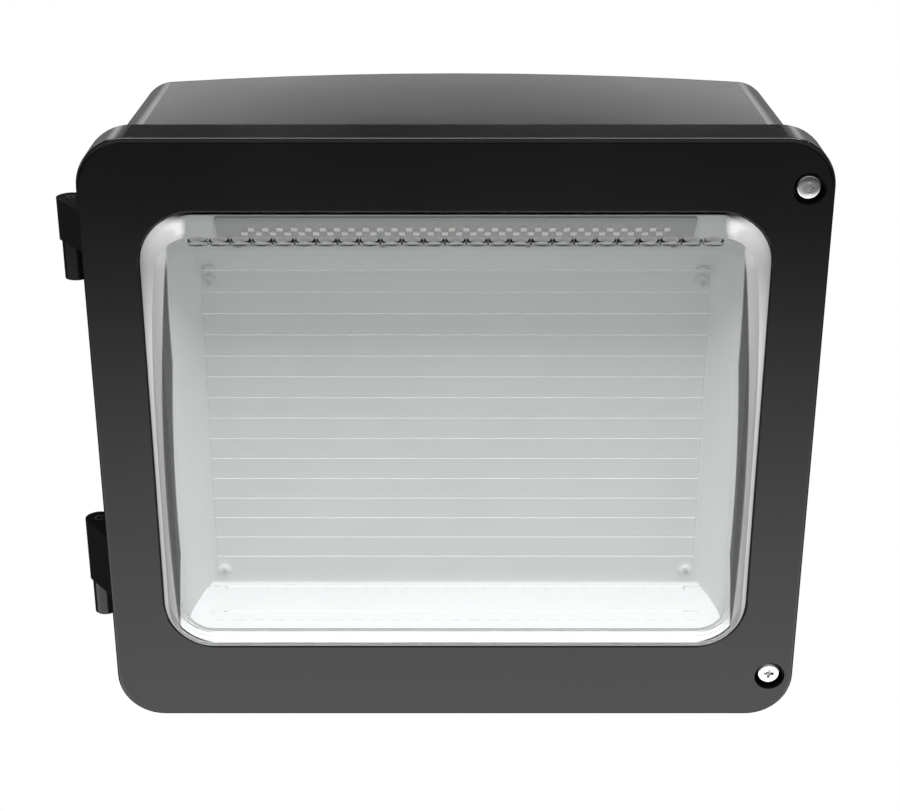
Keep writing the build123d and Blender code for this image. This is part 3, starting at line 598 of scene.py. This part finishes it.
def link_painted_wall_light(tree, scatter, share):
    """Painted light and shade on the side walls: a pale edge of painted light, and inside it a grey
    stripe and a curved dark line of painted shade.
    """
    aside, height, depth = lens_place(tree)
    below_top = fade(tree, height, 108 * mm, 94 * mm)
    beside_face = product(tree, fade(tree, height, -112 * mm, -100 * mm), below_top)

    # The pale edge of painted light follows the glass round its corners and widens towards the top,
    # where it stops short of the flutes.
    lit_rim_growth = 6.2 * mm
    growth = new_math(tree, "POWER", fade(tree, height, -20 * mm, 100 * mm), 3.0)
    from_wall = new_math(tree, "SUBTRACT", depth, product(tree, growth, lit_rim_growth))
    corners = product(tree, fade(tree, aside, 128 * mm, 134 * mm),
                      fade(tree, height, 118 * mm, 112 * mm))
    lit_rim = product(tree, fade(tree, from_wall, 3.7 * mm, 3.3 * mm),
                  new_math(tree, "MAXIMUM", below_top, corners))

    # The grey stripe and the dark line of painted shade bow in from the wall, nearest to it a
    # little below the middle. The dark line lies beyond the stripe and narrows to nothing towards
    # both ends.
    bow_middle = 32 * mm
    bow_per_metre = 0.45
    shadow_line_width = 5.2 * mm
    shaded_band_edge = (7.1 * mm, 6.6 * mm)
    lifted = new_math(tree, "ADD", height, bow_middle)
    bow = product(tree, lifted, lifted, bow_per_metre)
    from_side = new_math(tree, "SUBTRACT", half_width, aside)
    bowed = new_math(tree, "SUBTRACT", from_side, bow)
    shaded_band = product(tree, fade(tree, bowed, *shaded_band_edge), beside_face)
    shadow_line_ends = product(tree, fade(tree, height, 106 * mm, 45 * mm),
                       fade(tree, height, -110 * mm, -60 * mm))
    past_shaded_band = new_math(tree, "SUBTRACT", bowed, product(tree, shadow_line_ends, shadow_line_width))
    shadow_line = product(tree, fade(tree, bowed, *reversed(shaded_band_edge)),
                  fade(tree, past_shaded_band, *shaded_band_edge), beside_face)

    # Shares of white scatter: painted light on the pale edge, painted shade on the grey stripe and
    # the dark line.
    lit_rim_share, shaded_band_share, shadow_line_share = 0.92, 0.6, 0.62
    inner_share = new_math(tree, "MAXIMUM", product(tree, shaded_band, shaded_band_share),
                           product(tree, shadow_line, shadow_line_share))
    tree.links.new(new_math(tree, "MAXIMUM", product(tree, lit_rim, lit_rim_share), inner_share), share)

    # Painted shade: the grey stripe and the dark line darken the white scatter.
    shaded_band_dark, shadow_line_dark, rim_top_shade = 0.42, 0.92, 0.5
    painted_wall_tone = new_math(tree, "SUBTRACT", glass_white, product(tree, shaded_band, shaded_band_dark))
    painted_wall_tone = new_math(tree, "SUBTRACT", painted_wall_tone, product(tree, shadow_line, shadow_line_dark))
    # Painted shade: the pale edge of painted light dims towards the top.
    rim_shade_fall = product(tree, fade(tree, height, 50 * mm, 100 * mm), rim_top_shade)
    lit_rim_tone = new_math(tree, "SUBTRACT", glass_white, rim_shade_fall)
    off_lit_rim = new_math(tree, "SUBTRACT", 1.0, lit_rim)
    painted_wall_tone = new_math(tree, "ADD", product(tree, painted_wall_tone, off_lit_rim), product(tree, lit_rim, lit_rim_tone))
    tree.links.new(painted_wall_tone, scatter.inputs["Color"])


def link_stipple(tree, shader):
    """Roughness of the glass: polished outside the prisms' area and stippled within it."""
    polished, stippled = 0.02, 0.13
    aside, height, _ = lens_place(tree)
    area = product(tree, fade(tree, aside, 128 * mm, 124 * mm),
                   fade(tree, height, 94 * mm, 90 * mm),
                   fade(tree, height, -80 * mm, -74 * mm))
    roughness = new_math(tree, "MULTIPLY_ADD", area, stippled, polished)
    tree.links.new(roughness, shader.inputs["Roughness"])


glass, glass_tree, glass_shader, glass_scatter, glass_share = start_glass("pressed_glass")
link_painted_wall_light(glass_tree, glass_scatter, glass_share)
link_stipple(glass_tree, glass_shader)
finish_piece(lens, "door", glass, "lens")

# The prisms' upper faces carry a white scatter that paints thin bright lines on them, a painted
# highlight made stronger towards the foot; the lamps light the scatter as well.
steep_highlight_glass, steep_tree, _, _, steep_highlight_share = start_glass("steep_faces_highlight")
_, steep_height, _ = lens_place(steep_tree)
highlight_top_share, highlight_added_share = 0.25, 0.6
highlight_lowness = fade(steep_tree, steep_height, 70 * mm, -70 * mm)
steep_tree.links.new(
    new_math(steep_tree, "MULTIPLY_ADD", highlight_lowness, highlight_added_share, highlight_top_share), steep_highlight_share)
lens.data.materials.append(steep_highlight_glass)
for face in lens.data.polygons:
    on_prisms = (inner_front + 0.2 * mm < face.center.y < prism_crest
                 and abs(face.center.x) < prism_length / 2)
    if on_prisms and face_looks(face, "Z"):
        face.material_index = 1

# --- Door screws ---------------------------------------------------------------------------------
# Two captive M6 pan head screws in bright zinc-plated steel: a tapered cross recess, a plain
# neck that runs in its zinc-plated retaining washer and a rolled thread at the tip.
head_radius = 6.25 * mm
head_height = 4.6 * mm
head_rounding = 1.3 * mm
head_chamfer = 0.3 * mm
neck_radius = 2.5 * mm
neck_root = 0.5 * mm
tip_chamfer = 0.8 * mm
thread_radius = 2.9 * mm
thread_pitch = 1.0 * mm
thread_turns = 10
thread_end = 0.9 * mm
ridge_width = 0.8 * thread_pitch
ridge_chamfer = 0.36 * mm
shank_sides = 32
recess_width = 2.1 * mm
recess_length = 7.4 * mm
recess_depth = 3.0 * mm
recess_taper = (0.45, 1, 0.6)     # shares of length, depth and width that are left at its floor


def round_bar(name, radius, low, high, centre, sides=48):
    """A closed round bar along Y between two depths, in edit mode with nothing selected."""
    clear_selection()
    bpy.ops.mesh.primitive_cylinder_add(vertices=sides, radius=radius, depth=high - low)
    piece = bpy.context.object
    piece.name = name
    bpy.ops.object.mode_set(mode="EDIT")
    bpy.ops.mesh.select_all(action="SELECT")
    bpy.ops.transform.rotate(value=math.radians(90), orient_axis="X", center_override=(0, 0, 0))
    bpy.ops.transform.translate(value=(centre.x, (low + high) / 2, centre.z))
    bpy.ops.mesh.select_all(action="DESELECT")
    return piece


def recess_blade(name, place, turn):
    """One blade of the cross recess, half in front of the head and narrower at its floor."""
    half = Vector((recess_length / 2, recess_depth, recess_width / 2))
    blade = start_box(name, -half, half)
    pick(blade, "FACE", lambda face: face_looks(face, "Y"))
    bpy.ops.transform.resize(value=recess_taper, center_override=(0, half.y, 0))
    bpy.ops.mesh.select_all(action="SELECT")
    bpy.ops.transform.rotate(value=math.radians(turn), orient_axis="Y", center_override=(0, 0, 0))
    bpy.ops.transform.translate(value=place)
    bpy.ops.object.mode_set(mode="OBJECT")
    return blade


def cut_from(piece, cutter):
    """Takes a closed mesh out of the piece and removes it."""
    apply_modifier(piece, "BOOLEAN", operation="DIFFERENCE", solver="EXACT", object=cutter)
    bpy.data.objects.remove(cutter)


def door_screw(name, node, turn):
    """One screw on a CAD screw's place, its recess turned by some degrees."""
    low, high = (Vector(corner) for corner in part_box(node))
    centre = (low + high) / 2
    front, tip = low.y, high.y
    seat = front + head_height
    screw = round_bar(name, head_radius, front, seat, centre)
    bevel_where(screw, lambda edge: edge_lies(edge, front), head_rounding, segments=5)
    bevel_where(screw, lambda edge: edge_lies(edge, seat), head_chamfer, segments=2)
    bpy.ops.object.mode_set(mode="OBJECT")
    neck = round_bar(f"{name}_neck", neck_radius, seat - neck_root, tip, centre, shank_sides)
    bevel_where(neck, lambda edge: edge_lies(edge, tip), tip_chamfer, segments=2)
    bpy.ops.object.mode_set(mode="OBJECT")
    merge_into(screw, neck)
    last_ridge = tip - thread_end
    ridge = round_bar(f"{name}_thread", thread_radius, last_ridge - ridge_width, last_ridge,
                      centre, shank_sides)
    bevel_where(ridge, lambda edge: not edge_runs(edge, "Y"), ridge_chamfer, segments=1)
    bpy.ops.object.mode_set(mode="OBJECT")
    repeat(ridge, thread_turns, (0, -thread_pitch, 0))
    merge_into(screw, ridge)
    for blade_turn in (turn, turn + 90):
        place = (centre.x, front, centre.z)
        cut_from(screw, recess_blade(f"{name}_blade", place, blade_turn))
    return screw


bright_zinc = bare_metal("bright_zinc", (0.86, 0.86, 0.86), roughness=0.18, lines_per_metre=700)
for name, turn in (("upper", 8), ("lower", -3)):
    screw = door_screw(f"door_screw_{name}_zinc", f"door_screw_{name}", turn)
    bpy.ops.object.mode_set(mode="EDIT")
    bpy.ops.mesh.select_all(action="SELECT")
    bpy.ops.mesh.normals_make_consistent(inside=False)
    finish_piece(screw, f"{name}_screw", bright_zinc, f"door_screw_{name}", sharp=25)
    dress(f"screw_retainer_{name}", zinc)

# --- Camera --------------------------------------------------------------------------------------
# It looks down at the door from in front, as the photograph does. Its place comes from a fit to
# the corners of door, window and housing.
door_front = 0.180
camera_aside = -0.0027
camera_away = 0.8175
camera_height = 0.3811
camera_down = math.radians(23.66)
camera_data = bpy.data.cameras.new("camera")
camera_data.lens = 71.74
camera_data.sensor_width = 36
camera = bpy.data.objects.new("camera", camera_data)
camera.location = (camera_aside, -door_front - camera_away, camera_height)
camera.rotation_euler = (math.pi / 2 - camera_down, 0, 0)
bpy.context.collection.objects.link(camera)
bpy.context.scene.camera = camera
bpy.context.scene.view_settings.view_transform = "Standard"

# --- Studio --------------------------------------------------------------------------------------
# A plain white studio with even grey light. Coat, glass and screws mirror another one: pale low
# down in front, dark at eye level, and with one bright strip a little above level at the back.
world = bpy.data.worlds.new("studio")
bpy.context.scene.world = world
world.use_nodes = True
studio = world.node_tree
direction = studio.nodes.new("ShaderNodeTexCoord")
split = studio.nodes.new("ShaderNodeSeparateXYZ")
studio.links.new(direction.outputs["Generated"], split.inputs["Vector"])
upwards = studio.nodes.new("ShaderNodeMapRange")     # 0 straight down, 0.5 level, 1 straight up
upwards.inputs["From Min"].default_value = -1
upwards.inputs["From Max"].default_value = 1
studio.links.new(split.outputs["Z"], upwards.inputs["Value"])
in_front = add_ramp(studio, upwards.outputs["Result"], [
    (0.0, 0.3),
    (0.15, 1.0),
    (0.235, 0.92),
    (0.29, 0.55),
    (0.345, 0.05),
    (0.5, 0.0),
    (0.75, 0.2),
    (1.0, 0.2),
])
at_back = add_ramp(studio, upwards.outputs["Result"], [
    (0.0, 0.02),
    (0.4, 0.02),
    (0.45, 0.12),
    (0.545, 0.12),
    (0.575, 0.9),
    (0.594, 0.22),
    (0.602, 0.0),
    (0.8, 0.0),
    (1.0, 0.02),
])
is_back = new_math(studio, "GREATER_THAN", split.outputs["Y"], 0.0)
around = studio.nodes.new("ShaderNodeMix")
around.data_type = "RGBA"
studio.links.new(is_back, around.inputs["Factor"])
studio.links.new(in_front, around.inputs["A"])
studio.links.new(at_back, around.inputs["B"])
mirrored = studio.nodes["Background"]
mirrored.inputs["Strength"].default_value = 2.2
studio.links.new(around.outputs["Result"], mirrored.inputs["Color"])
fill = studio.nodes.new("ShaderNodeBackground")
fill.inputs["Color"].default_value = (0.6, 0.6, 0.6, 1)
plain = studio.nodes.new("ShaderNodeBackground")
plain.inputs["Color"].default_value = (1, 1, 1, 1)
rays = studio.nodes.new("ShaderNodeLightPath")
lighting = studio.nodes.new("ShaderNodeMixShader")
studio.links.new(rays.outputs["Is Glossy Ray"], lighting.inputs["Fac"])
studio.links.new(fill.outputs["Background"], lighting.inputs[1])
studio.links.new(mirrored.outputs["Background"], lighting.inputs[2])
seen = studio.nodes.new("ShaderNodeMixShader")
studio.links.new(rays.outputs["Is Camera Ray"], seen.inputs["Fac"])
studio.links.new(lighting.outputs["Shader"], seen.inputs[1])
studio.links.new(plain.outputs["Background"], seen.inputs[2])
studio.links.new(seen.outputs["Shader"], studio.nodes["World Output"].inputs["Surface"])

# --- Lights --------------------------------------------------------------------------------------
# A square soft box high in front, kept out of mirrored and refracted rays, and a long strip high
# behind that draws a soft edge along the housing's top.


def soft_box(name, place, aim, width, height, power):
    """A rectangular area light aimed at a point."""
    data = bpy.data.lights.new(name, "AREA")
    data.shape = "RECTANGLE"
    data.size = width
    data.size_y = height
    data.energy = power
    lamp = bpy.data.objects.new(name, data)
    lamp.location = place
    lamp.rotation_euler = (Vector(aim) - Vector(place)).to_track_quat("-Z", "Y").to_euler()
    bpy.context.collection.objects.link(lamp)
    return lamp


key = soft_box("key", place=(0.05, -0.72, 2.1), aim=(0, -0.15, 0), width=0.8, height=0.8, power=55)
key.visible_glossy = False
key.visible_transmission = False
soft_box("strip", place=(0, 0.75, 1.5), aim=(0, -0.18, 0.1), width=2.0, height=0.3, power=16)

# --- Floor ---------------------------------------------------------------------------------------
# A plain pale floor well below the light. The camera sees it as white as the studio, and the
# object neither mirrors it nor throws a shadow on it.
floor_height = -0.75
floor_size = 12
clear_selection()
bpy.ops.mesh.primitive_plane_add(size=floor_size, location=(0, 0, floor_height))
floor = bpy.context.object
floor.name = "floor"
floor_material, floor_tree, floor_shader = new_material("pale_floor")
floor_shader.inputs["Base Color"].default_value = (0.8, 0.8, 0.8, 1)
floor_shader.inputs["Roughness"].default_value = 0.9
floor_white = floor_tree.nodes.new("ShaderNodeEmission")
floor_rays = floor_tree.nodes.new("ShaderNodeLightPath")
floor_mix = floor_tree.nodes.new("ShaderNodeMixShader")
floor_tree.links.new(floor_rays.outputs["Is Camera Ray"], floor_mix.inputs["Fac"])
floor_tree.links.new(floor_shader.outputs["BSDF"], floor_mix.inputs[1])
floor_tree.links.new(floor_white.outputs["Emission"], floor_mix.inputs[2])
floor_output = floor_tree.nodes["Material Output"]
floor_tree.links.new(floor_mix.outputs["Shader"], floor_output.inputs["Surface"])
floor.data.materials.append(floor_material)
floor.visible_glossy = False
floor.visible_diffuse = False
floor.visible_shadow = False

==*==

### Task to complete
Starting with the first line of the data above, copy each line exactly until you reach the line with "beside_face = product(tree, fade(tree, height, -112"; include that line as well.

### Reply to the task
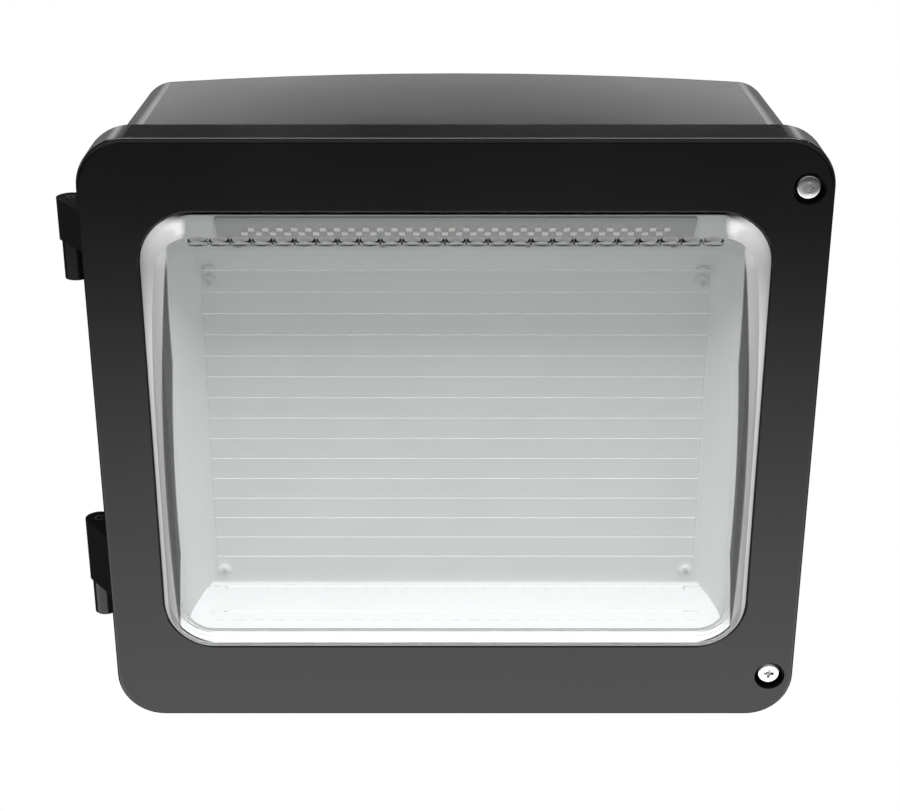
Keep writing the build123d and Blender code for this image. This is part 3, starting at line 598 of scene.py. This part finishes it.
def link_painted_wall_light(tree, scatter, share):
    """Painted light and shade on the side walls: a pale edge of painted light, and inside it a grey
    stripe and a curved dark line of painted shade.
    """
    aside, height, depth = lens_place(tree)
    below_top = fade(tree, height, 108 * mm, 94 * mm)
    beside_face = product(tree, fade(tree, height, -112 * mm, -100 * mm), below_top)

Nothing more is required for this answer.